Would Someone Explain This filing for us Non-Litigious Types:

Any Relevence?

Form 424B3 for GO2NET INC filed on Jan 22 1999

SECOND PROSPECTUS SUPPLEMENT
TO PROSPECTUS DATED OCTOBER 1, 1998
1,395,536 SHARES

GO2NET, INC.

COMMON STOCK

This Second Prospectus Supplement relates to the public offering, which
is not being underwritten, of up to 1,395,536 shares of Common Stock, par value
$0.01 per share (the "Shares"), of go2net, Inc. ("go2net" or the "Company"),
which may be offered from time to time by certain stockholders of the Company or
by donees, transferees, pledgees or other successors in interest that receive
such shares as a gift, partnership distribution or other non- sale related
transfer (the "Selling Stockholders"). The Company will receive no part of the
proceeds of such sales. The Shares may be offered by the Selling Stockholders
from time to time in one or more transactions as described under "Plan of
Distribution" contained in the Prospectus dated October 1, 1998 (the
"Prospectus") and the Prospectus Supplement dated November 12, 1998 (the "First
Prospectus Supplement").

This Second Prospectus Supplement should be read in conjunction with
the Prospectus and the First Prospectus Supplement, which are to be delivered
with this Second Prospectus Supplement. All capitalized terms used but not
defined in this Second Prospectus Supplement shall have the meanings given them
in the Prospectus.

The information in the table appearing under the heading "Selling
Stockholders" in the Prospectus is superseded in part by the information
appearing in the table below:

Shares Which Shares Beneficially
Shares Beneficially May be Sold Owned After
Owned Prior to Offering Pursuant to Prospectus Offering(1)
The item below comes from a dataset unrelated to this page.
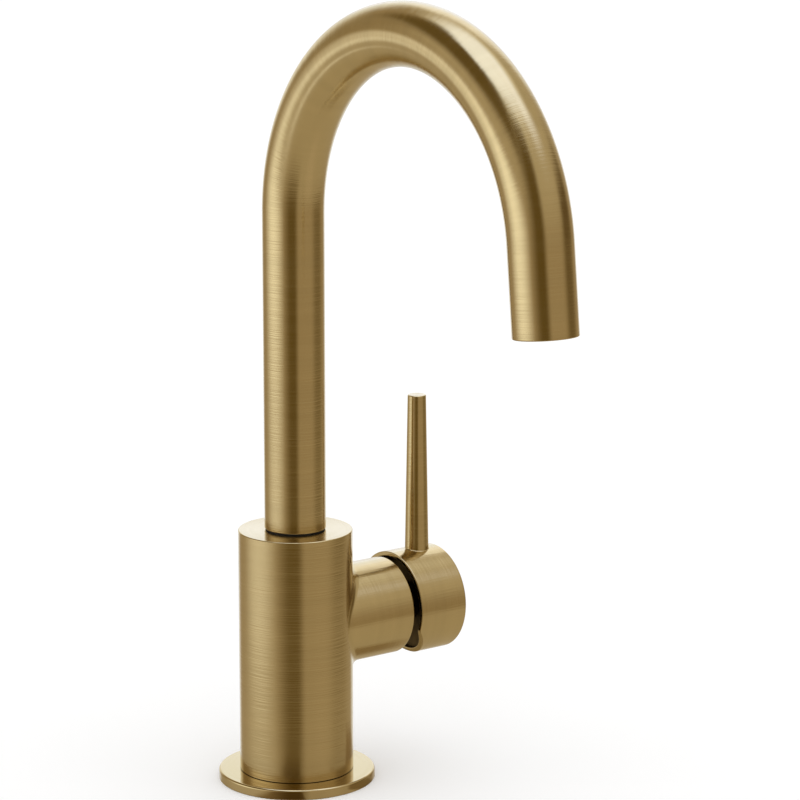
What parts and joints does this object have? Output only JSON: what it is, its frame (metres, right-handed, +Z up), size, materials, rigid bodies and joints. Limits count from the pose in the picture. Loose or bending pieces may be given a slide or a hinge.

Selling Stockholder Number Percent Number Percent

Former Silicon Investor Stockholders

Brian Atkins 53,247 * 53,247 - -
Allen Graber 52,573 * 52,573 - -
Michael McDermott 43,811 * 43,811 - -
Bruce Atkins and
Donna Atkins, jointly 4,718 * 4,718 - -
Tom Taulli(2) (3) (4) (5) 3,150 * 3,150 - -

-----------------------------
(1) Assumes the sale of all Shares offered by each of the Selling
Stockholders. (2) Represents shares transferred from Brian Atkins on
or about January 13, 1999. (3) Represents shares transferred from
Allen Graber on or about January 13, 1999. (4) Represents shares
transferred from Michael McDermott on or about January 13, 1999.
(5) Represents shares transferred from Brian Atkins and Donna Atkins,
jointly on or about January 13, 1999.
-------------------------

THIS OFFERING INVOLVES A HIGH DEGREE OF RISK. SEE "RISK FACTORS" ON PAGE 3
OF THE PROSPECTUS.
-------------------------

The Securities and Exchange Commission (the "Commission") may take the view
that, under certain circumstances, the Selling Stockholders and any
broker-dealers or agents that participate with the Selling Stockholders in the
distribution of the Shares may be deemed to be "underwriters" within the meaning
of the Securities Act. Commissions, discounts or concessions received by any
such broker-dealer or agent may be deemed to be underwriting commissions under
the Securities Act. The Company and the Selling Stockholders have agreed to
certain indemnification arrangements. See "Plan of Distribution" in the
Prospectus.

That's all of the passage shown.